You may also choose to watch this short and informative video regarding the current status of the Burmese elephants that also includes a clip of what the phajaan typically looks like, via The Smithsonian.
There are also many young elephants who are dragged to street markets and local beaches to beg for money. Tourists flock to these adorable animals; wanting to take pictures with them and sometimes even climbing on their back for a short ride. It seems innocent enough however without even realizing it millions of people are helping to fund poaching.
Elephants in the tourism industry aren't usually bred. This is due to the fact that elephants have a long gestational period and a very low birth rate in captivity, meaning the elephant this woman is posing with was almost undoubtedly taken from the wild. Capturing wild elephants is illegal, but because of some strategically developed loopholes, many young elephants are smuggled into captivity. It's estimated that anywhere from 50 to 200 wild baby Asian elephants are caught and transported from Myanmar to Thailand every year and as the demand for these animals increases that number will only go up.
In a recent study done by TRAFFIC, the wildlife trade monitoring network, Vincent Nijam outlines the capture process:
Several methods are traditionally used to capture wild elephants, for example the "pit-trap" method, whereby a herd is corralled using domestic elephants, into a corridor where a pit has been dug. However, these methods result in high elephant injury and mortality rates. Recently, with the change in market demand for infants and juvenile elephants, as well the greater availability of firearms, poachers in Myanmar are reportedly increasingly using automatic weapons as part of the "pit-trap" approach. Mothers and female minders are often extremely protective of wild infants they are guarding, making it difficult for the poachers to capture them. Using automatic weapons, the protective members of the herd can be easily killed and the infants removed. The body parts from the slain individuals can then also be sold for profit.
By giving money to these "beggars" you are not only making elephant tourism a more lucrative industry but also promoting the wild capture of baby elephants.
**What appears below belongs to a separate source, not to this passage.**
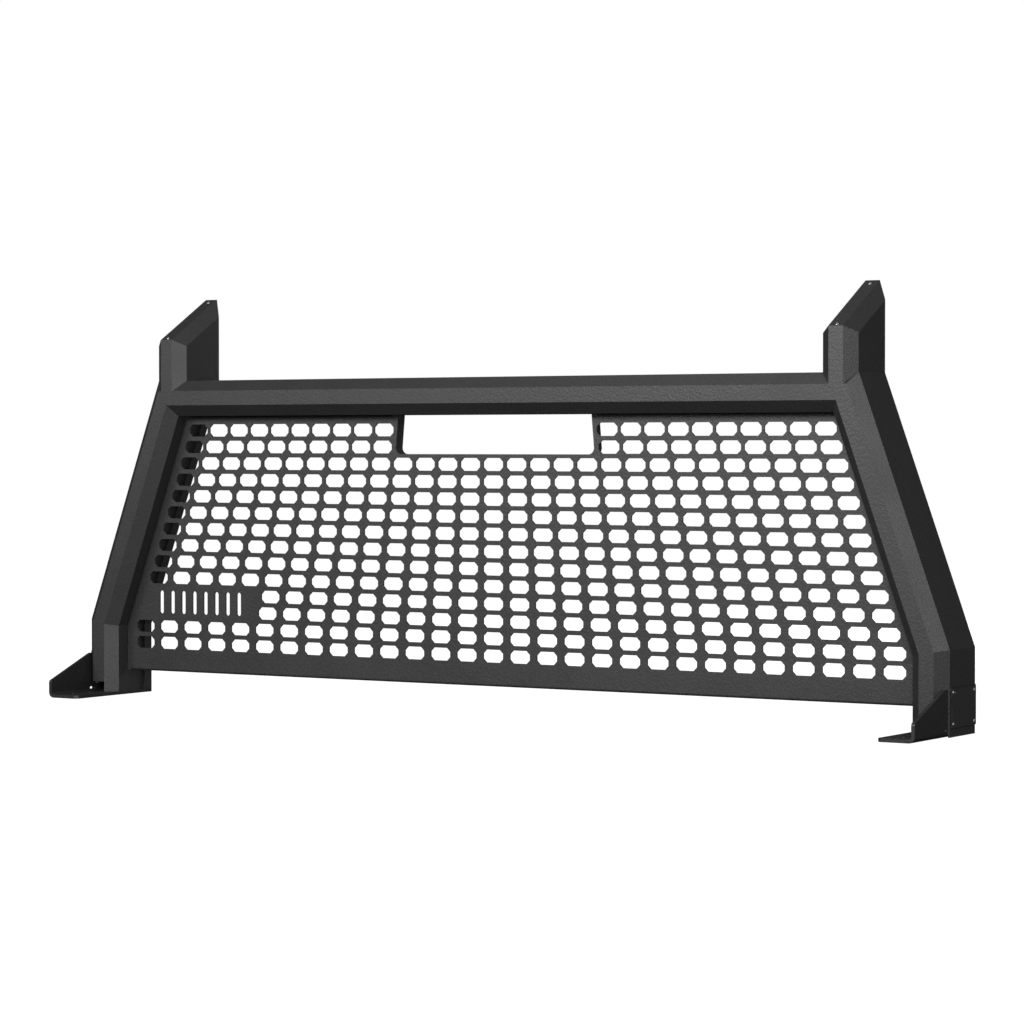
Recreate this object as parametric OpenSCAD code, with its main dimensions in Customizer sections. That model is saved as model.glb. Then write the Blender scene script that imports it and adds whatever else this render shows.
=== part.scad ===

In Thailand alone, there is an estimated population of 3,000 to 4,000 elephants who are being used for tourism attractions - that's not including the other 12 countries these animals are native to.
And while their babies are being illegally caught and sold, the rest of the population is having to fight rapid habitat loss due to deforestation and male Asian elephants are being poached for their tusks. At this rate, Asian elephants could be extinct in the very near future - easily within our lifetime.
Now that you're probably thinking I ruined your plans to interact with elephants on your next trip to Southeast Asia, I must share that there are in fact humane ways to observe these breathtaking animals. As you can imagine, elephants are not the easiest animals to take care of so several reputable sanctuaries have been created where rescued and retired elephants are able to live out the rest of their lives in peace and without fear. One of the most important aspects of these facilities is that they only use positive reinforcement, such as food, when interacting with the animals. Instead of getting an elephant to walk by beating it, sanctuary staff can simply hold out a piece of fruit in the direction they want the elephant to go. Many elephants have free range of their new homes and don't need to be moved around.
Most of these places offer programs for tourists to come and visit the park for a day or to volunteer for an extended period of time. Day visits are extremely affordable and volunteer projects are customizable to your budget depending on how long you want to stay. Either way, it's a great opportunity to learn more about these majestic creatures while also donating to a great cause.
So let's review how you can be a responsible "ele-friend."
- Don't support any facility where the elephants perform tricks.
- Don't purchase elephant artwork (sometimes sanctuaries will allow their elephants to paint freely as enrichment but as always do your research before buying!!!)
- Don't give money to street beggars who own elephants.
- Don't buy any products made from ivory.
- Don't go on elephant treks.
- Don't assume an excursion is "humane" just because you don't see the staff carrying bullhooks. Other, less obvious, tools are used to hurt the elephants; of these the most popular seems to be a nail. With this, the mahout is able to pierce the elephant's ear and use that pain to control the animal. It's also very small and discreet which prevents people from questioning their handling techniques.
- Do support reputable projects and sanctuaries that don't use bullhooks or other cruel methods of controlling the animals
- Do your research! If you're considering visiting a facility that has elephants, go online and see what reviews it has (TripAdvisor is a great place to start). Look for any red flags, such as reports of the trainers holding "sticks" or of the animals being chained/tied up
- Do share this information. Many people still don't know that this goes on and still dream of being able to ride an elephant. If you know someone who is visiting this area soon, let them know what these animals have to go through and encourage them to visit an ethical sanctuary instead.
- Do continue to educate yourself on this issue; knowledge is your greatest weapon. An easy way to start is to read the rest of the TRAFFIC report here. This is a wonderful resource that provides a lot of information and all of it is current.
And most importantly:
- Do remember that you are the change. We are the ones fueling this inhumane industry so we are also the ones responsible for putting a stop to it.